Diese Episode wirft die Frage auf, ob Open Access nicht auch falsche Anreize auf der Seite der Zeitschriften selber setzen kann: Maximal viele Studien publizieren, um maximal viel Geld einzunehmen. Bei PLOS One und anderen nicht-profitorientierten Zeitschriften ist dieser Anreiz nicht gross bis inexistent, weil nicht-profitorientierte Open Access-Zeitschriften keine jährlichen Gewinnausschüttungen an Aktionäre machen müssen und stattdessen Überschüsse direkt in die Zeitschriften selber investieren (PLOS beispielseise hat vergünstigte Publikationstarife für Forschende aus Entwicklungsländern, welche durch die regulären Einnahmen subventioniert werden.).

Fazit: Alles bleibt gleich, und alles verändert sich

Dieser Blogeintrag ist länglich ausgefallen, kratzt aber trotzdem nur an der Oberfläche der Thematik.

Wissenschaft ist nicht etwas, was von Zauberhand passiert und ganz von alleine in der Gesellschaft Niederschlag findet. Wissenschaft ist ein komplexes soziales System, bei welchem Kommunikation eine zentrale Rolle spielt. Wissenschaft ist ein Prozess des steten Austausches der Wissenschaft mit sich selber sowie der Wissenschaft mit der breiteren Gesellschaft. Dieser Austausch findet in Form von Kommunikation statt, und zwar zu grossen Teilen über den Kanal wissenschaftlicher Fachzeitschriften.

Es zeichnet sich ein deutlicher Trend ab, dass zunehmend mehr wissenschaftliche Forschung grundsätzlich frei zugänglich ist. Es stellt sich aber die Frage, wie den Tücken dieser begrüssenswerten Entwicklung zu begegnen ist: Open Access ist wenig wert, wenn er auf Kosten des Peer Review geht – was nützt ein Filter, um gute von schlechter Wissenschaft zu trennen, wenn der Filter fast nichts mehr aufzufangen vermag?

Eine weitere, überfällige Diskussion ist die Rolle profitorientierter Unternehmen bei wissenschaftlichen Fachzeitschriften. Ist es haltbar, dass (weitgehend öffentlich finanzierte) Wissenschaft eine Multi-Milliarden-Industrie nährt? Oder sind private Fachzeitschriften eine Garantie für wissenschaftliche Unabhängigkeit? Brauchen wir einen «dritten Weg» mit staatsfernen, aber öffentlichen Fachzeitschriften?

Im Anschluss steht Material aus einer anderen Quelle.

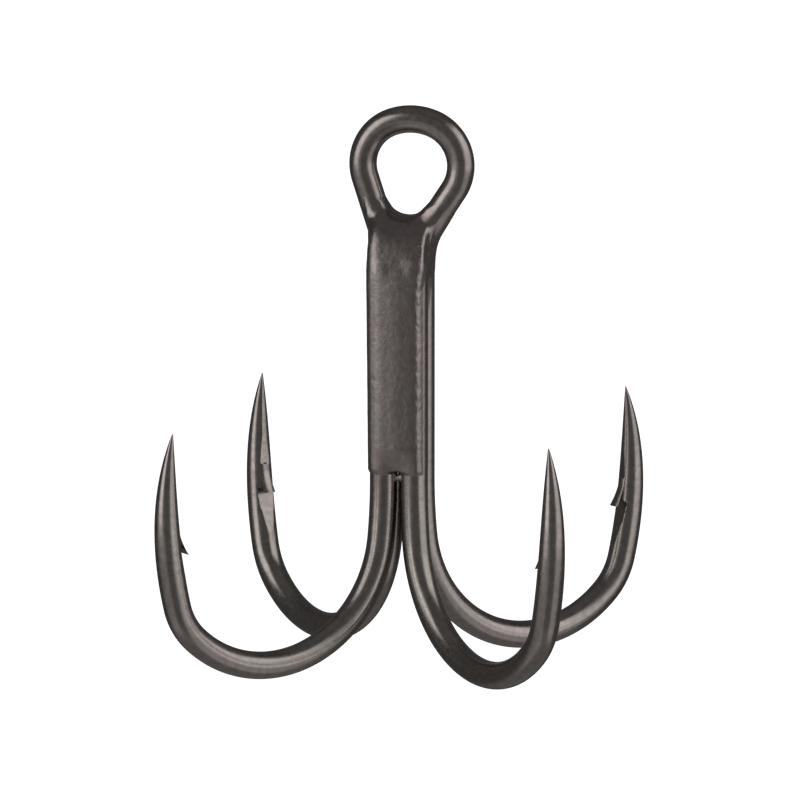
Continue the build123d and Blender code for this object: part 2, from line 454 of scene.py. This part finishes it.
def braze_distance(points):
    """Distance to the surface of the braze, with the throat's round hole cut and the stray bead added."""
    u, w, z = points.T
    body = smooth_min(runs_distance(u, w, z), plate_distance(u, w, z), SOFT)
    body = smooth_max(body, BRAZE_LOW_Z - z, FOOT_ROUND)
    body = smooth_min(body, web_distance(u, w, z), WEB_BLEND)
    hole = THROAT_R - np.hypot(u - THROAT_CENTRE[0], z - THROAT_CENTRE[1])
    bead = np.linalg.norm(points - np.array(BEAD), axis=1) - BEAD_R
    return smooth_min(smooth_max(body, hole, THROAT_ROUND), bead, SOFT)


def skin_distance(points):
    """Distance to the braze blended onto the wires, which draw back inside themselves away from it."""
    braze = braze_distance(points)
    u, z = points[:, 0], points[:, 2]
    sunk = SINK * np.clip(braze, 0, SINK_REACH)
    swell = NECK_SWELL * np.exp(-(((z - NECK_Z) / NECK_HEIGHT) ** 2)) * (u > 0)
    return smooth_min(wire_distance(points) + sunk - swell, braze, WIRE_BLEND)


def surface_net(distance, low, high, voxel):
    """Mesh of the zero surface of a distance function: vertices, and quads that face outwards."""
    counts = np.ceil((high - low) / voxel).astype(int) + 1
    axes = [low[i] + voxel * np.arange(counts[i]) for i in range(3)]
    field = np.empty(counts)
    for k, z in enumerate(axes[2]):
        u, w = np.meshgrid(axes[0], axes[1], indexing="ij")
        layer = np.stack((u.ravel(), w.ravel(), np.full(u.size, z)), axis=1)
        field[:, :, k] = distance(layer).reshape(u.shape)
    inside = field < 0
    cells = counts - 1
    total = np.zeros((*cells, 3))
    hits = np.zeros(cells)
    corners = [np.array((i, j, k)) for i in (0, 1) for j in (0, 1) for k in (0, 1)]

    def corner(values, offset):
        return values[tuple(slice(o, o + c) for o, c in zip(offset, cells))]

    for a in corners:
        for b in corners:
            if (b - a).sum() != 1 or (b - a).min() < 0:
                continue
            value_a, value_b = corner(field, a), corner(field, b)
            crossed = (value_a < 0) != (value_b < 0)
            share = np.where(crossed, value_a / np.where(crossed, value_a - value_b, 1), 0)
            for axis in range(3):
                total[..., axis] += np.where(crossed, a[axis] + share * (b - a)[axis], 0)
            hits += crossed
    active = hits > 0
    index = np.full(cells, -1)
    index[active] = np.arange(active.sum())
    base = np.argwhere(active)
    vertices = low + voxel * (base + total[active] / hits[active][:, None])
    faces = []
    for axis in range(3):
        first, second = [(1, 2), (2, 0), (0, 1)][axis]
        ahead = np.zeros(3, int)
        ahead[axis] = 1
        inner = tuple(slice(1, c) if i != axis else slice(0, c) for i, c in enumerate(cells))
        start = inside[inner]
        end = inside[tuple(slice(s.start + a, s.stop + a) for s, a in zip(inner, ahead))]
        spots = np.argwhere(start != end) + np.array([s.start for s in inner])
        leaving = inside[tuple(spots.T)]
        quad = []
        for back_first, back_second in ((1, 1), (0, 1), (0, 0), (1, 0)):
            cell = spots.copy()
            cell[:, first] -= back_first
            cell[:, second] -= back_second
            quad.append(index[tuple(cell.T)])
        quad = np.stack(quad, axis=1)
        quad[~leaving] = quad[~leaving][:, ::-1]
        faces.append(quad)
    return vertices, np.concatenate(faces)


def settle(vertices, distance):
    """Moves vertices onto the zero surface in a few short steps and returns them with its normals."""
    rounds, probe, longest_step, least_slope = 3, 0.01, 0.05, 0.2
    for _ in range(rounds):
        value = np.clip(distance(vertices), -longest_step, longest_step)
        steps = probe * np.eye(3)
        slope = np.stack([distance(vertices + step) - distance(vertices - step) for step in steps], axis=1)
        slope = slope / (2 * probe)
        size = np.maximum(np.linalg.norm(slope, axis=1), least_slope)
        vertices = vertices - slope * (value / size**2)[:, None]
    return vertices, slope / size[:, None]


def lumps(points, size, layers, height, shift):
    """Smooth noise of about that height, whose largest lumps are about size across."""
    places = (points + shift) * (1 / size)
    return np.array([noise.fractal(Vector(place), 0.9, 2.0, layers) for place in places]) * height


skin_vertices, skin_faces = surface_net(skin_distance, GRID_LOW, GRID_HIGH, VOXEL)
skin_vertices, skin_normals = settle(skin_vertices, skin_distance)
on_braze = np.clip(1 - braze_distance(skin_vertices) / LUMP_FADE, 0, 1)
on_rim = np.exp(-(((skin_vertices[:, 0] - RIM_U) / RIM_BAND) ** 2)) * (skin_vertices[:, 1] < RIM_W)
relief = sum(lumps(skin_vertices, *layer) for layer in LUMPS) + lumps(skin_vertices, *RIM_LUMPS) * on_rim
skin_vertices = skin_vertices + skin_normals * (relief * on_braze)[:, None]

# Faces inside the wires are dropped, with the vertices that only they used
buried = wire_distance(skin_vertices) < BURIED
kept = skin_faces[~buried[skin_faces].all(axis=1)]
used = np.unique(kept)
renumber = np.full(len(skin_vertices), -1)
renumber[used] = np.arange(len(used))
u, w, z = skin_vertices[used].T
skin_place = u[:, None] * U_AXIS + w[:, None] * W_AXIS + z[:, None] * UP
braze = new_mesh("braze_deposit", skin_place, renumber[kept].tolist())
shade(braze, 180)
BRAZE_NODES = ["braze_core", "front_braze", "left_braze", "right_braze", "back_braze", "eye_braze"]
finish_piece(braze, BRAZE_NODES)


# ---------------------------------------------------------------- materials


def add_node(tree, kind, settings=(), inputs=()):
    """Adds a shader node. settings sets its properties and inputs its sockets, by value or by link."""
    node = tree.nodes.new(kind)
    for key, value in dict(settings).items():
        setattr(node, key, value)
    for key, value in dict(inputs).items():
        if isinstance(value, bpy.types.NodeSocket):
            tree.links.new(value, node.inputs[key])
        else:
            node.inputs[key].default_value = value
    return node


def ramp(tree, factor, stops):
    """Colour ramp from a list of (position, value or colour)."""
    node = add_node(tree, "ShaderNodeValToRGB", inputs={"Fac": factor})
    elements = node.color_ramp.elements
    while len(elements) > 1:
        elements.remove(elements[-1])
    for i, (position, value) in enumerate(stops):
        element = elements[0] if i == 0 else elements.new(position)
        element.position = position
        colour = (value, value, value) if isinstance(value, (int, float)) else value
        element.color = (*colour, 1)
    return node.outputs["Color"]


# Sizes of the plating's patterns, heights between which the eye begins, and the cool and warm tints
DRIFT_MM, MOTTLE_MM, GLOSS_MM, FINE_MM, COARSE_MM = 5.0, 0.35, 0.25, 0.07, 0.3
EYE_START_Z = (23.3, 24.3)
WIRE_TINTS = ((0.355, 0.325, 0.295), (0.37, 0.318, 0.305))
BRAZE_TINTS = ((0.34, 0.31, 0.29), (0.36, 0.30, 0.29))
FINE_DEPTH_MM, COARSE_DEPTH_MM = 0.02, 0.03


def plating(name, roughness, grain, tints, top_share):
    """Dark black-nickel plating: a slow drift between two tints and fine grain in its gloss and relief. The
    roughness and relief shrink to top_share of their size where the eye begins."""
    material = bpy.data.materials.new(name)
    material.use_nodes = True
    tree = material.node_tree
    tree.nodes.clear()
    place = add_node(tree, "ShaderNodeTexCoord").outputs["Object"]

    def noise_at(size_mm, detail):
        settings = {"noise_dimensions": "3D"}
        inputs = {"Vector": place, "Scale": 1 / (size_mm * MM), "Detail": detail}
        return add_node(tree, "ShaderNodeTexNoise", settings, inputs).outputs["Fac"]

    def product(a, b):
        return add_node(tree, "ShaderNodeMath", {"operation": "MULTIPLY"}, {0: a, 1: b}).outputs[0]

    def bump(strength, depth_mm, height, **inputs):
        inputs.update({"Strength": strength, "Distance": depth_mm * MM, "Height": height})
        return add_node(tree, "ShaderNodeBump", inputs=inputs).outputs["Normal"]

    height = add_node(tree, "ShaderNodeSeparateXYZ", inputs={0: place}).outputs[2]
    low, high = (z * MM for z in EYE_START_Z)
    limits = {"Value": height, "From Min": low, "From Max": high, "To Min": 1.0, "To Max": top_share}
    share = add_node(tree, "ShaderNodeMapRange", inputs=limits).outputs[0]
    cool, warm = tints
    drift = ramp(tree, noise_at(DRIFT_MM, 2.0), [(0.35, cool), (0.65, warm)])
    mottle = ramp(tree, noise_at(MOTTLE_MM, 3.0), [(0.3, 0.86), (0.7, 1.1)])
    settings = {"data_type": "RGBA", "blend_type": "MULTIPLY"}
    colour = add_node(tree, "ShaderNodeMix", settings, {"Factor": 1.0, 6: drift, 7: mottle}).outputs[2]
    gloss = ramp(tree, noise_at(GLOSS_MM, 3.0), [(0.3, roughness - 0.05), (0.7, roughness + 0.06)])
    relief = product(grain, share)
    fine = bump(relief, FINE_DEPTH_MM, noise_at(FINE_MM, 2.0))
    coarse = bump(relief, COARSE_DEPTH_MM, noise_at(COARSE_MM, 3.0), Normal=fine)
    shader_inputs = {"Base Color": colour, "Metallic": 1.0, "Normal": coarse}
    shader_inputs["Roughness"] = product(gloss, share)
    shader = add_node(tree, "ShaderNodeBsdfPrincipled", inputs=shader_inputs)
    output = add_node(tree, "ShaderNodeOutputMaterial")
    tree.links.new(shader.outputs["BSDF"], output.inputs["Surface"])
    return material


wire_plating = plating("black_nickel_wire", 0.24, 0.05, WIRE_TINTS, 1.0)
braze_plating = plating("black_nickel_braze", 0.34, 0.45, BRAZE_TINTS, 0.7)
for wire in (double_wire, *single_wires.values()):
    wire.data.materials.clear()
    wire.data.materials.append(wire_plating)
braze.data.materials.append(braze_plating)


# ---------------------------------------------------------------- floor, light and camera

AZIMUTH, ELEVATION = math.radians(-32.26), math.radians(9.525)
TOWARD_CAMERA = Vector(
    (
        math.sin(AZIMUTH) * math.cos(ELEVATION),
        -math.cos(AZIMUTH) * math.cos(ELEVATION),
        math.sin(ELEVATION),
    )
)
CAMERA_RIGHT = Vector((math.cos(AZIMUTH), math.sin(AZIMUTH), 0))
CAMERA_DISTANCE, LENS, SENSOR = 0.549, 455.4, 36
AIM_Z, AIM_LEFT = 14.5 * MM, 0.125 * MM
FLOOR_HALF = 2.0


def make_camera():
    data = bpy.data.cameras.new("camera")
    data.sensor_width = SENSOR
    data.lens = LENS
    camera = bpy.data.objects.new("camera", data)
    bpy.context.scene.collection.objects.link(camera)
    camera.location = Vector((0, 0, AIM_Z)) - CAMERA_RIGHT * AIM_LEFT + TOWARD_CAMERA * CAMERA_DISTANCE
    camera.rotation_euler = TOWARD_CAMERA.to_track_quat("Z", "Y").to_euler()
    bpy.context.scene.camera = camera


def make_floor():
    """A plain white floor that glows evenly, takes no shadow and isn't mirrored in the plating."""
    mesh = bpy.data.meshes.new("floor")
    corners = [(x * FLOOR_HALF, y * FLOOR_HALF, 0) for x, y in ((-1, -1), (1, -1), (1, 1), (-1, 1))]
    mesh.from_pydata(corners, [], [(0, 1, 2, 3)])
    floor = bpy.data.objects.new("floor", mesh)
    bpy.context.scene.collection.objects.link(floor)
    floor.visible_glossy = False
    floor.visible_shadow = False
    material = bpy.data.materials.new("floor")
    material.use_nodes = True
    shader = material.node_tree.nodes["Principled BSDF"]
    shader.inputs["Base Color"].default_value = (0.8, 0.8, 0.8, 1)
    shader.inputs["Roughness"].default_value = 0.9
    shader.inputs["Emission Color"].default_value = (1, 1, 1, 1)
    shader.inputs["Emission Strength"].default_value = 1.0
    material.cycles.emission_sampling = "NONE"
    mesh.materials.append(material)


# Light from all round, and panels of light at an azimuth, from the camera towards its right, and an
# elevation. Each span in degrees is (from, to, soft edge before, soft edge after). The strength comes last
AMBIENT = 0.075
PANELS = (
    ((-74, -48, 10, 14), (-2, 38, 10, 14), 1.3),  # left panel
    ((50, 92, 20, 14), (-6, 42, 10, 12), 0.75),  # right panel
    ((58, 96, 14, 12), (18, 42, 12, 12), 0.35),  # its brighter upper part
    ((40, 75, 14, 20), (-46, -8, 12, 8), 0.33),  # right panel's light off the table
    ((-84, -26, 20, 10), (-50, -8, 12, 8), 0.18),  # left panel's light off the table
    ((-40, 40, 40, 40), (-50, 44, 12, 12), 0.055),  # dim front
    ((-180, 180, 1, 1), (-90, -52, 1, 22), 0.11),  # table below
    ((-180, 180, 1, 1), (70, 90, 22, 1), 0.055),  # ceiling
)


def studio_world():
    """Soft studio light in the plating's reflections. The camera itself sees plain white."""
    world = bpy.data.worlds.new("studio")
    bpy.context.scene.world = world
    world.use_nodes = True
    tree = world.node_tree
    tree.nodes.clear()
    direction = add_node(tree, "ShaderNodeTexCoord").outputs["Generated"]
    parts = add_node(tree, "ShaderNodeSeparateXYZ", inputs={0: direction}).outputs
    front = Vector((TOWARD_CAMERA.x, TOWARD_CAMERA.y, 0)).normalized()

    def maths(operation, a, b=0.0):
        return add_node(tree, "ShaderNodeMath", {"operation": operation}, {0: a, 1: b}).outputs[0]

    def part_along(axis):
        return maths("ADD", maths("MULTIPLY", parts[0], axis.x), maths("MULTIPLY", parts[1], axis.y))

    def rise(value, low, high):
        """0 below low and 1 above high, in degrees."""
        inputs = {"Value": value, "From Min": math.radians(low), "From Max": math.radians(high)}
        return add_node(tree, "ShaderNodeMapRange", {"interpolation_type": "SMOOTHSTEP"}, inputs).outputs[0]

    def window(value, low, high, edge_low, edge_high):
        """1 from low to high, with soft edges of those widths in degrees outside."""
        falling = maths("SUBTRACT", 1.0, rise(value, high, high + edge_high))
        return maths("MULTIPLY", rise(value, low - edge_low, low), falling)

    azimuth = maths("ARCTAN2", part_along(CAMERA_RIGHT), part_along(front))
    elevation = maths("ARCSINE", parts[2])
    light = AMBIENT
    for across, upright, strength in PANELS:
        panel = maths("MULTIPLY", window(azimuth, *across), window(elevation, *upright))
        light = maths("ADD", light, maths("MULTIPLY", panel, strength))
    seen = add_node(tree, "ShaderNodeLightPath").outputs["Is Camera Ray"]
    white = (1, 1, 1, 1)
    studio = add_node(tree, "ShaderNodeBackground", inputs={"Color": white, "Strength": light})
    plain = add_node(tree, "ShaderNodeBackground", inputs={"Color": white, "Strength": 1.0})
    both = add_node(tree, "ShaderNodeMixShader", inputs={0: seen, 1: studio.outputs[0], 2: plain.outputs[0]})
    output = add_node(tree, "ShaderNodeOutputWorld")
    tree.links.new(both.outputs[0], output.inputs["Surface"])


make_camera()
make_floor()
studio_world()
bpy.context.scene.view_settings.view_transform = "Standard"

All dies sind schwierige Fragen und vielschichtige Probleme, und alle wir, die wir behaupten, an Wissenschaft interessiert zu sein, müssen uns diesen Fragen und Problemen stellen.

Update 12.02.2014

Die Zahlen zu Umsatz und Gewinn der «big four» betreffen nur die Geschäftssparten zu Wissenschaftspublikationen und nicht den jeweils gesamten Umsatz und gesamten operativen Gewinn der Unternehmen.